Since we recently celebrated Caribbean-American Heritage Month, The ImmigrantMagazine has come up with a round-up of the contributions of Caribbean people and their descendants to the history and culture of the US so that we could know why it is important to celebrate their journey. 

Contributions to American Culture

Caribbean costumes and traditions are deeply rooted in American culture. There held more than 50 Caribbean carnivals throughout the US. These carnivals incorporate fine arts, artistic and musical social gatherings, street theater, spectator participation, spectacle and fantasy as well as political commentary.

Besides the traditional American culture, Caribbeans have also had a profound impact on US pop culture. They brought along music, such as bachata, cadence rampa, calypso, chutney, compas, cumbia, dancehall, filmi, Latin trap, méringue, merengue, parang, ragga, rapso, reggae, reggaeton, salsa, ska, soca, and zouk, which made a deep impression on pop culture. They also strongly influence Hip Hop music and culture. 

Caribbean Cuisine is a fusion of African, Creole, European, Latin American, Middle Eastern, and Asian influences. Popular dishes reflect the cultures that have influenced the region. The most common ingredients are rice, plantains, beans, coconut, sweet potatoes, cassava, and tomatoes. They are prepared with various local meats and spices.

Contributions to Science and Literature 

Caribbean Americans have enriched every sphere of American life by making contributions of paramount importance to every sector. Currently, more than 35% of employed Caribbeans are serving in sectors including science, technology, education, and arts and are behind some of the US’ greatest achievements in science, education, health, literature, and arts. 

For example, Derek Walcott (January 23, 1930 – March 17, 2017) was a Caribbean American poet and playwright who received the Nobel Prize for Literature in 1992. He is known for his literary works that explore the Caribbean cultural experience.

Similarly, Caribbean Americans also made their mark on science. Luis Walter Alvarez (June 13, 1911 – September 1, 1988) was a scientist of Caribbean origin who was awarded the Nobel Prize in Physics in 1968. He was also regarded as “one of the most brilliant and productive experimental physicists of the twentieth century.” 

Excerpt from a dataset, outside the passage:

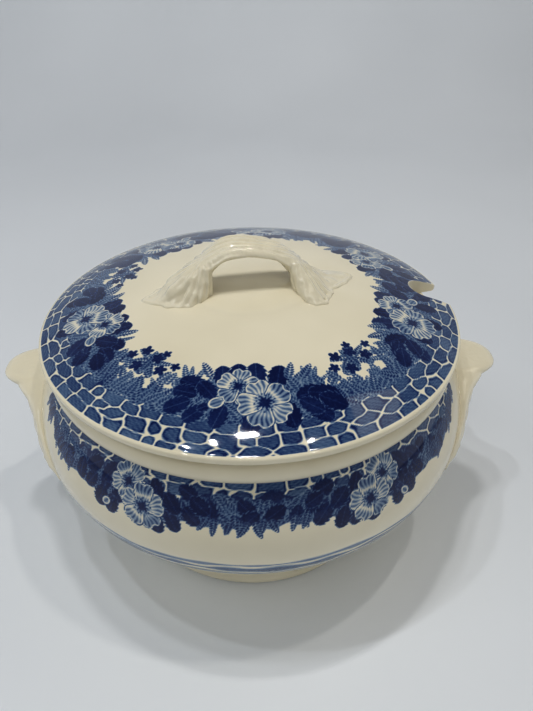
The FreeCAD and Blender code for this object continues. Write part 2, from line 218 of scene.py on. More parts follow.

Most Notable Caribbean Americans

There is a long list of Caribbean Americans who have helped shape the US. In fact, the number of the most notable Caribbean Americans can cross the figure of a thousand, however, just 10 of them are mentioned here. 

    • Alexander Hamilton, first Secretary of the Treasury- Born in Saint Kitts and Nevis
    • Celia Cruz, the world-renowned “Queen of Salsa” music -Cuba
    • Joseph Michael – an educator, hydrogeologist, and first NASA astronaut of Puerto Rican heritage
    • Robyn Rihanna Fenty – a singer, actress, fashion designer, and businesswoman- Born in Barbados
    • Juano Hernandez – an actor and pioneer in the African American film industry-Born in Puerto Rico
    • Nicki Minaj, Rapper – born in Trinidad.
    • Sidney Poitier, Actor – born in The Bahamas.
    • Alexandria Ocasio-Cortez (AOC) – a politician, activist, and democrats representative for New York’s 14th congressional. 
    • Karine Jean-Pierre, White House press secretary- Born in Haiti


America owes a great debt of gratitude to the generations of Caribbean Americans who have made all-out efforts to build this nation, shape its progress, and strengthen its national character. Despite their tremendous contributions and achievements, a large number of Caribbean Americans still confront systemic barriers to success. 

Although, generations of Caribbean Americans have been fighting for equity and equality amid continued discrimination and succeeded in reaching the top, such as Sonia Sotomayor, the first Supreme Court Justice of Puerto Rican descent, and General Colin Powell (late), the first Black Secretary of State, yet they couldn’t eradicate the systemic racism and disparities in the opportunity they have been facing for centuries.  

It is, therefore, the need of the hour for the American administration to take an all-in-all approach to advance racial justice and equity and to strengthen opportunity for all so that the wounds of Caribbean Americans can be healed.